» **THE REQUEST**
Give every line below again, exactly.
◆ ◆ ◆ ◆
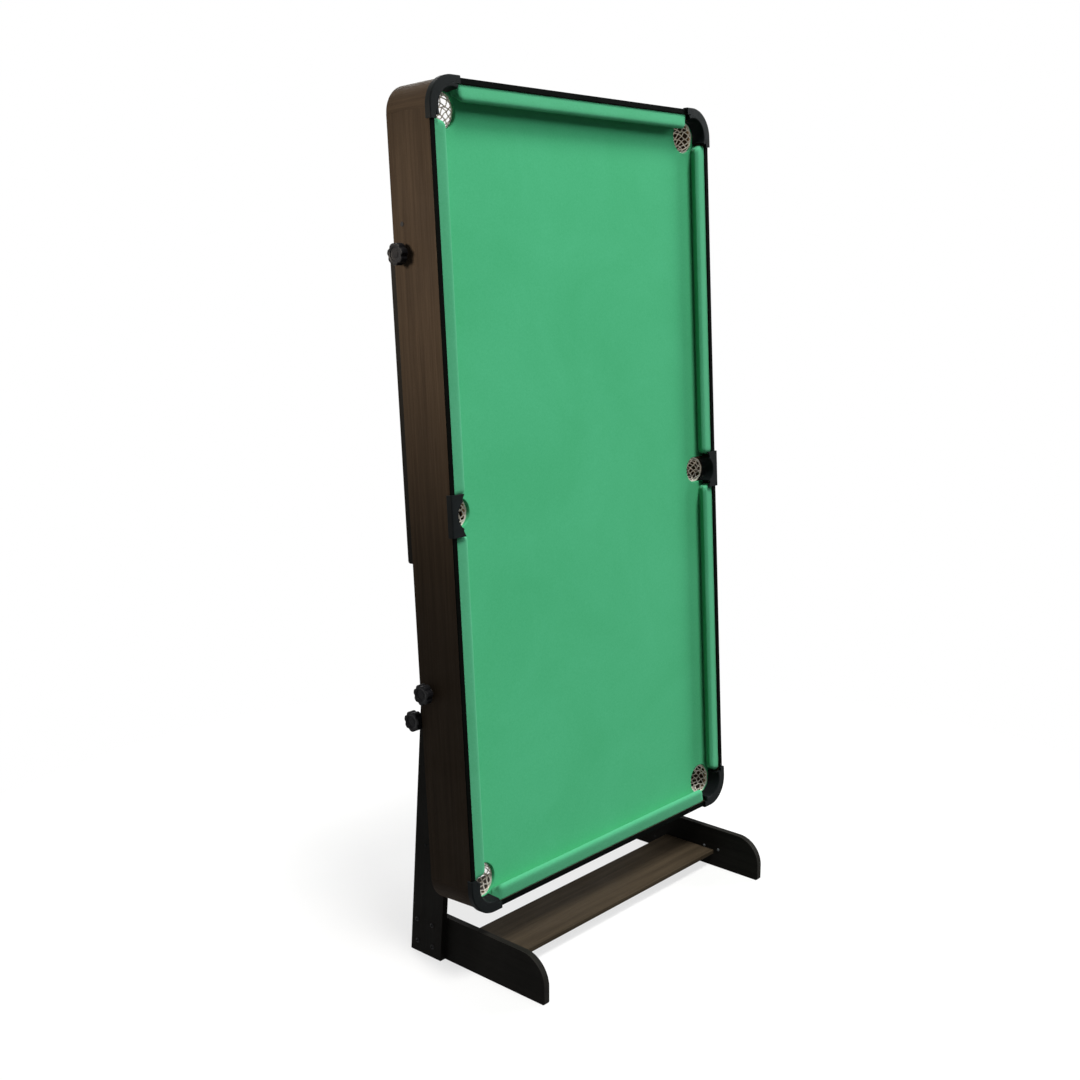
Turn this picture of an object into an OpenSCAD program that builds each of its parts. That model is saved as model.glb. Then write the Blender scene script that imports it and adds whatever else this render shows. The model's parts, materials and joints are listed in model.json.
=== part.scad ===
// Vertical-folding pool table, shown stood up on its end in the folded position.
// Frame: X across the table, -Y towards the player's side, +Z up, floor at Z = 0.
// The table top is drawn lying flat (x across, y along, z up from the rim) and then
// turned up on its pivot by on_table().

/* [Table top] */
// Length of the table top over its end aprons
table_l = 1830; // [1700:5:1980]
// Width of the table top over its side aprons
table_w = 976; // [900:2:1060]
// Height of the aprons from rim to lower edge
apron_h = 134; // [128:1:150]
// Thickness of the apron boards
apron_t = 12; // [10:1:14]
// Outer radius of the corner mouldings
corner_r = 64; // [60:1:70]
// Thickness of the black edging on top of the aprons
edging_t = 3; // [2:0.5:5]
// Drop from the rim to the cloth
bed_drop = 32; // [28:1:38]
// Thickness of the bed board
bed_t = 12; // [9:1:15]
// Thickness of the bed cloth
cloth_t = 1; // [0.6:0.1:2]
// Width of the cushions from the apron to the nose
cushion_w = 36; // [32:1:42]

/* [Pockets] */
// Mouth radius of a corner pocket at the bed
corner_mouth_r = 40; // [36:1:41]
// Mouth radius of a middle pocket at the bed
middle_mouth_r = 34; // [31:1:35]
// Distance of the middle pocket's centre from the apron's outer face
middle_inset = 51; // [50:1:56]
// Height of the pocket castings above the rim
casting_h = 5; // [3:0.5:8]
// Overhang of the castings outside the aprons
casting_lip = 4; // [2:0.5:6]
// Reach of a corner casting along each side
casting_reach = 88; // [84:1:100]
// Length of a middle casting along the side
middle_len = 93; // [88:1:110]
// Depth of a corner net below the rim
corner_net_depth = 116; // [90:1:118]
// Depth of a middle net below the rim
middle_net_depth = 95; // [80:1:97]

/* [Stand] */
// Height of the pivot above the floor
pivot_h = 677; // [650:1:700]
// Space between the feet and the lower end of the folded table top
foot_clear = 58; // [40:1:80]
// Depth of both pivots below the rim
pivot_drop = 104; // [100:1:108]
// Lean of the folded table top from upright
lean = 3.17; // [2:0.01:5]
// Depth of the stand from toe to heel
base_d = 419; // [390:1:480]
// Width of a post, level across
post_w = 101; // [95:1:115]
// Forward lean of the posts
post_lean = 4.68; // [3:0.01:6]
// Thickness of the posts, feet and end legs
panel_t = 16; // [14:1:18]
// Rise of the posts above the pivot
post_rise = 44; // [40:1:50]
// Width of the spacers between the posts and the side aprons
spacer_w = 26.5; // [25:0.5:30]
// Height of the feet
foot_h = 108; // [95:1:125]
// Radius of the toes
toe_r = 68; // [50:1:80]
// Width of the cross beam
beam_w = 161; // [120:1:180]
// Thickness of the cross beam
beam_t = 12; // [10:1:18]
// Height of the cross beam's underside above the floor
beam_z = 34; // [25:1:50]
// Distance of the cross beam behind the toes
beam_setback = 143; // [110:1:160]

/* [End legs] */
// Distance of the end-leg pivot from the upper end of the table top
leg_from_end = 355; // [330:1:380]
// Reach of an end leg behind its pivot
leg_back = 58; // [52:1:62]
// Reach of an end leg in front of its pivot
leg_front = 46; // [40:1:47]
// Width of an end leg at its foot
leg_foot_w = 60; // [50:1:64]
// Height of the board between the end legs
stretcher_h = 100; // [70:1:120]

/* [Knobs and bolts] */
// Radius of the pivot bolts and lock studs
bolt_r = 4; // [3:0.5:5]
// Radius of the hand knobs
knob_r = 24; // [20:1:25]
// Height of the hand knobs
knob_h = 25; // [20:1:30]
// Distance of the lock studs below the pivot
lock_below = 78; // [75:1:84]
// Travel of the lock studs
lock_travel = 20; // [16:1:22]

/* [Hidden] */
$fn = 48;

// Clearances
gap = 0.3;
run = 0.05;

// Table top
half_w = table_w / 2;
inner_x = half_w - apron_t;
cushion_top = -1;
cloth_z = -bed_drop;
bed_top = cloth_z - cloth_t;
bed_under = bed_top - bed_t;
mid_v = table_l / 2;

// Cushions: heights, nose and ends
cushion_foot = cloth_z + gap;
nose_drop = 6;
nose_r = 3;
nose_back = 8;
foot_back = 15;
cushion_end = 82;
mitre_run = 21;
middle_root = 6;
middle_mitre = 5;

// Pocket castings: the collar runs from the bed to a wider mouth at the rim
collar_t = 2.5;
collar_z = cloth_z + 2;
collar_round = 2.5;
collar_inset = 1;
collar_over = 20;
corner_top_r = corner_mouth_r + 2.5;
middle_top_r = middle_mouth_r + 0.8;
middle_collar_arc = 140;
middle_plate_w = 36;
plate_lap = 4;
tab_w = apron_t + 1;
skirt_z = -10;
edge_round = 3;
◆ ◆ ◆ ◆
» **RESPONSE TO THE TASK**
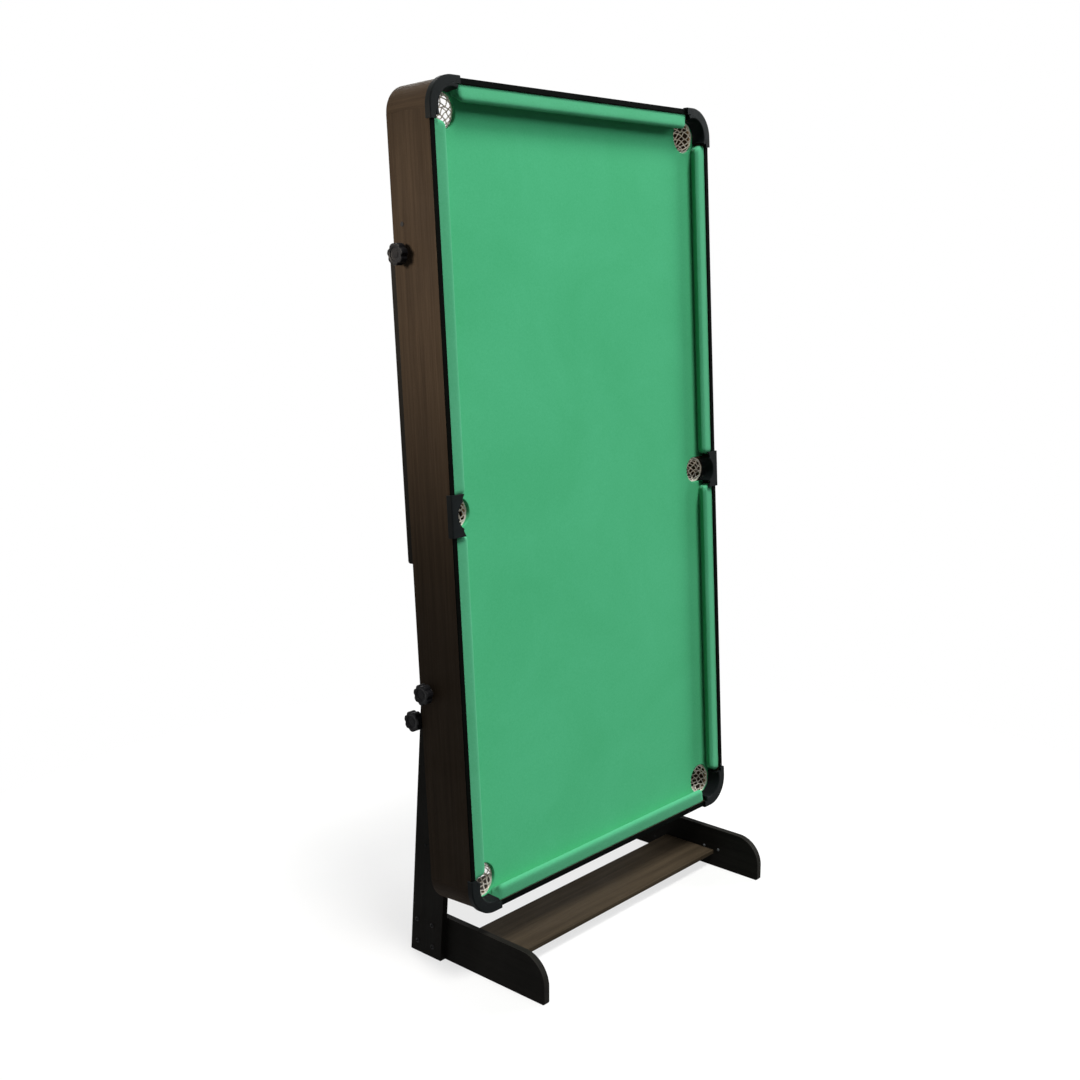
Turn this picture of an object into an OpenSCAD program that builds each of its parts. That model is saved as model.glb. Then write the Blender scene script that imports it and adds whatever else this render shows. The model's parts, materials and joints are listed in model.json.
=== part.scad ===
// Vertical-folding pool table, shown stood up on its end in the folded position.
// Frame: X across the table, -Y towards the player's side, +Z up, floor at Z = 0.
// The table top is drawn lying flat (x across, y along, z up from the rim) and then
// turned up on its pivot by on_table().

/* [Table top] */
// Length of the table top over its end aprons
table_l = 1830; // [1700:5:1980]
// Width of the table top over its side aprons
table_w = 976; // [900:2:1060]
// Height of the aprons from rim to lower edge
apron_h = 134; // [128:1:150]
// Thickness of the apron boards
apron_t = 12; // [10:1:14]
// Outer radius of the corner mouldings
corner_r = 64; // [60:1:70]
// Thickness of the black edging on top of the aprons
edging_t = 3; // [2:0.5:5]
// Drop from the rim to the cloth
bed_drop = 32; // [28:1:38]
// Thickness of the bed board
bed_t = 12; // [9:1:15]
// Thickness of the bed cloth
cloth_t = 1; // [0.6:0.1:2]
// Width of the cushions from the apron to the nose
cushion_w = 36; // [32:1:42]

/* [Pockets] */
// Mouth radius of a corner pocket at the bed
corner_mouth_r = 40; // [36:1:41]
// Mouth radius of a middle pocket at the bed
middle_mouth_r = 34; // [31:1:35]
// Distance of the middle pocket's centre from the apron's outer face
middle_inset = 51; // [50:1:56]
// Height of the pocket castings above the rim
casting_h = 5; // [3:0.5:8]
// Overhang of the castings outside the aprons
casting_lip = 4; // [2:0.5:6]
// Reach of a corner casting along each side
casting_reach = 88; // [84:1:100]
// Length of a middle casting along the side
middle_len = 93; // [88:1:110]
// Depth of a corner net below the rim
corner_net_depth = 116; // [90:1:118]
// Depth of a middle net below the rim
middle_net_depth = 95; // [80:1:97]

/* [Stand] */
// Height of the pivot above the floor
pivot_h = 677; // [650:1:700]
// Space between the feet and the lower end of the folded table top
foot_clear = 58; // [40:1:80]
// Depth of both pivots below the rim
pivot_drop = 104; // [100:1:108]
// Lean of the folded table top from upright
lean = 3.17; // [2:0.01:5]
// Depth of the stand from toe to heel
base_d = 419; // [390:1:480]
// Width of a post, level across
post_w = 101; // [95:1:115]
// Forward lean of the posts
post_lean = 4.68; // [3:0.01:6]
// Thickness of the posts, feet and end legs
panel_t = 16; // [14:1:18]
// Rise of the posts above the pivot
post_rise = 44; // [40:1:50]
// Width of the spacers between the posts and the side aprons
spacer_w = 26.5; // [25:0.5:30]
// Height of the feet
foot_h = 108; // [95:1:125]
// Radius of the toes
toe_r = 68; // [50:1:80]
// Width of the cross beam
beam_w = 161; // [120:1:180]
// Thickness of the cross beam
beam_t = 12; // [10:1:18]
// Height of the cross beam's underside above the floor
beam_z = 34; // [25:1:50]
// Distance of the cross beam behind the toes
beam_setback = 143; // [110:1:160]

/* [End legs] */
// Distance of the end-leg pivot from the upper end of the table top
leg_from_end = 355; // [330:1:380]
// Reach of an end leg behind its pivot
leg_back = 58; // [52:1:62]
// Reach of an end leg in front of its pivot
leg_front = 46; // [40:1:47]
// Width of an end leg at its foot
leg_foot_w = 60; // [50:1:64]
// Height of the board between the end legs
stretcher_h = 100; // [70:1:120]

/* [Knobs and bolts] */
// Radius of the pivot bolts and lock studs
bolt_r = 4; // [3:0.5:5]
// Radius of the hand knobs
knob_r = 24; // [20:1:25]
// Height of the hand knobs
knob_h = 25; // [20:1:30]
// Distance of the lock studs below the pivot
lock_below = 78; // [75:1:84]
// Travel of the lock studs
lock_travel = 20; // [16:1:22]

/* [Hidden] */
$fn = 48;

// Clearances
gap = 0.3;
run = 0.05;

// Table top
half_w = table_w / 2;
inner_x = half_w - apron_t;
cushion_top = -1;
cloth_z = -bed_drop;
bed_top = cloth_z - cloth_t;
bed_under = bed_top - bed_t;
mid_v = table_l / 2;

// Cushions: heights, nose and ends
cushion_foot = cloth_z + gap;
nose_drop = 6;
nose_r = 3;
nose_back = 8;
foot_back = 15;
cushion_end = 82;
mitre_run = 21;
middle_root = 6;
middle_mitre = 5;

// Pocket castings: the collar runs from the bed to a wider mouth at the rim
collar_t = 2.5;
collar_z = cloth_z + 2;
collar_round = 2.5;
collar_inset = 1;
collar_over = 20;
corner_top_r = corner_mouth_r + 2.5;
middle_top_r = middle_mouth_r + 0.8;
middle_collar_arc = 140;
middle_plate_w = 36;
plate_lap = 4;
tab_w = apron_t + 1;
skirt_z = -10;
edge_round = 3;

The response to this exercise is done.